Now, perhaps those who go too far in taking Trump “seriously but not literally” figured all these threats were just political theater. But his most avid supporters heard them many times, as Politico’s Ankush Khardori observed at the height of the 2024 campaign:
“In the most volatile presidential campaign of the last 50 years, one thing has remained remarkably constant: Donald Trump’s stated intention to prosecute a wide swath of his opponents if he wins the White House.
“The list of targets has been growing for years. It includes an array of Trump’s political and legal antagonists — real or perceived — ranging from President Joe Biden and Rep. Nancy Pelosi (D-Calif.) to Anthony Fauci, the members of the Jan. 6 committee and Manhattan District Attorney Alvin Bragg. Just a few weeks ago, Trump put hundreds — maybe thousands — more of his political opponents in his prosecutorial crosshairs by threatening unnamed Democratic lawyers, political operatives, donors, voters and election officials.

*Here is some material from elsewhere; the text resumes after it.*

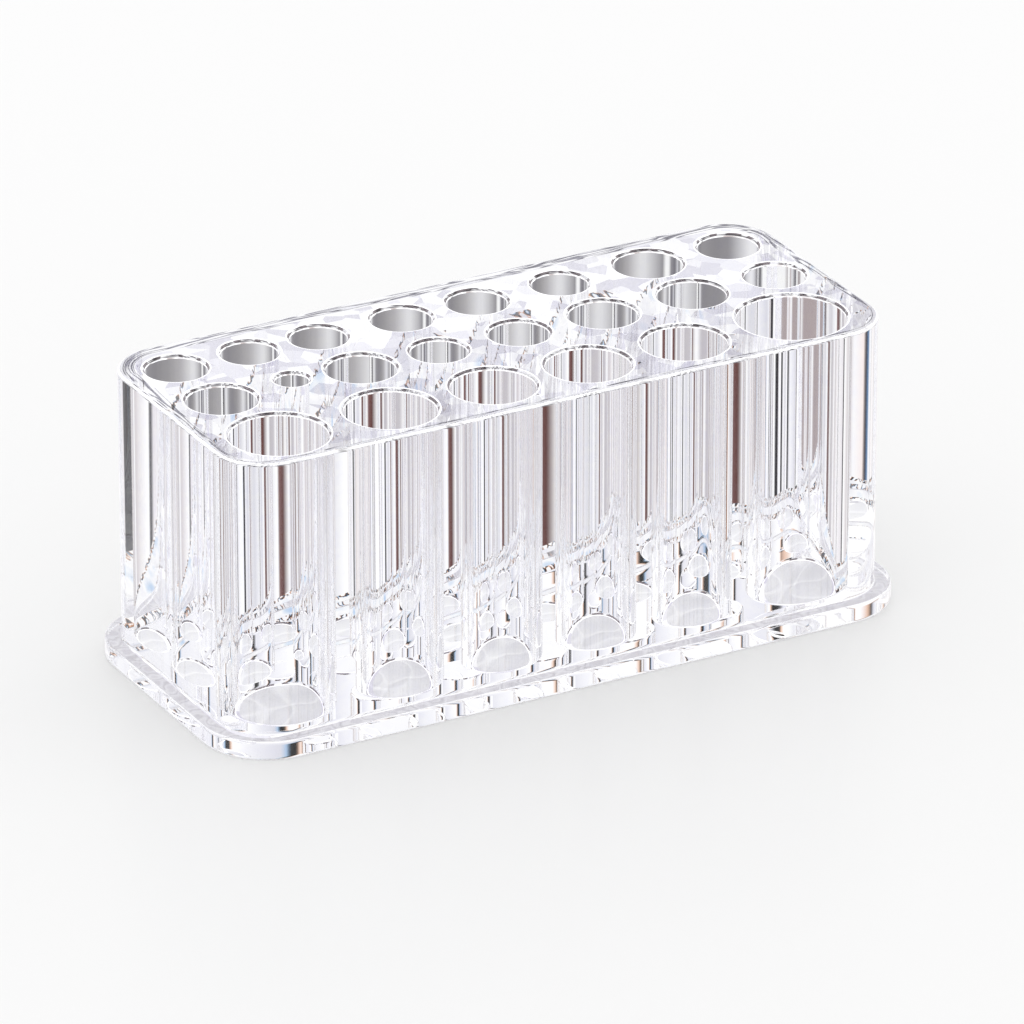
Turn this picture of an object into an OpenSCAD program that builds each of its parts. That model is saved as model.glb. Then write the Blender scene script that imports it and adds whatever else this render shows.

“Trump has talked about his plan for a prosecutorial revenge tour in public speeches, press interviews and a litany of social media posts. It is subtly embedded in the official Republican Party platform, which proposes to ‘hold accountable those who have misused the power of Government to unjustly prosecute their Political Opponents.'”
And it’s not just a matter of Trump holding grudges against those who allegedly “weaponized government” against him. Throughout his political career, but most intensively during his last campaign, Trump has not just promised to “make American great again.” He’s promised to punish those who ruined the country before he came on the scene to redeem it. So naturally, MAGA folk are dissatisfied at his accomplishments so far. Yes, it’s wonderful to see the federal government undertake the mass deportation of immigrants. But in a conspiracy theory fully and formally embraced by Trump, his campaign, and increasingly his party, they were told repeatedly that the people running and supporting the Biden administration had deliberately and with criminal intent “opened the borders” in order to enroll millions of aliens as illegal voters to perpetuate their disastrous regime. Are these traitors to escape any reckoning for their crimes?
This may be the fear underlying the angst over Epstein. Trump had given them every reason to believe the “files” might be a Pandora’s box that could begin the “retribution tour” with a bang. Now the claim they are a nothing-burger must feel to many MAGA activists like conquering the enemy castle only to find that the evil king’s treasure chest is empty.
That’s why the most likely way out of the political trap Trump has laid for himself is to scratch the itch that underlies the Epstein furor. Yes, he needs a distraction to change the subject. But for his base, the best distraction would be some investigations, arrests, perp walks, show trials, and consequences for the terrible villains who wrecked the country for so long. If you’ve ever been on a Trump “enemies list,” it would be a good time to hunker down and lawyer up. Trump needs some heads on pikes, some trophies for his base. And he needs them now.